Il ritardo della scuola italiana nel recepire questo dibattito preoccupa non per un vezzo accademico quanto per le gravi implicazioni che rischia di avere su intere generazioni di italiani. Così come la frase sugli “antenati galli” nei manuali francesi era un potenziale generatore di alienazione culturale tra i giovani scolari delle colonie, analogamente per le centinaia di migliaia di studenti italiani con famiglie di provenienza africana o asiatica, la continua riproposizione della ricchezza e complessità del patrimonio storico dell’Europa a fronte di un pressoché totale silenzio sul resto del mondo, incluso quello da cui provengono i loro genitori, contribuisce a creare un senso di alienazione e marginalità rispetto a un mondo in cui non viene offerta loro la possibilità di rispecchiarsi.
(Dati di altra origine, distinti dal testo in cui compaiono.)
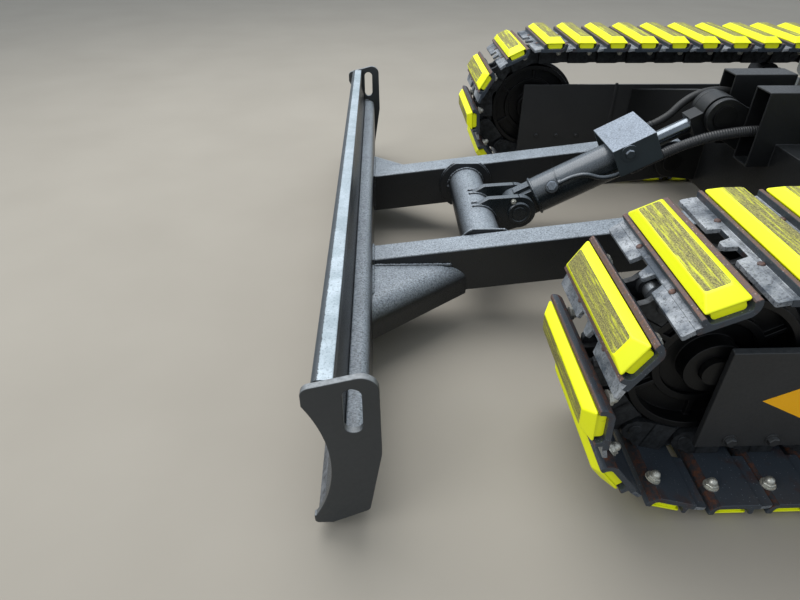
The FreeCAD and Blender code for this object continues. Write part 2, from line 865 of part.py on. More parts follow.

Se la crudele brutalità della normativa attuale che nega la cittadinanza alimenta un doloroso senso di estraneazione e frustrazione in persone che sono a tutti gli effetti italiane, non meno grave è l’impatto dell’attuale didattica della storia. Lo studio della storia non è il semplice apprendimento di date e nozioni generali sul passato ma anche un fenomenale specchio nel quale gli studenti possono trovare riflessa una parte di sé e così definire in modo articolato la propria identità. In assenza di una didattica della storia inclusiva, una parte della gioventù italiana rischia di crescere segnata da sensi di esclusione e di estraneità che si possono tradurre in alienazione culturale e anche legittimo risentimento, il cui costo sociale nessuna società può permettersi.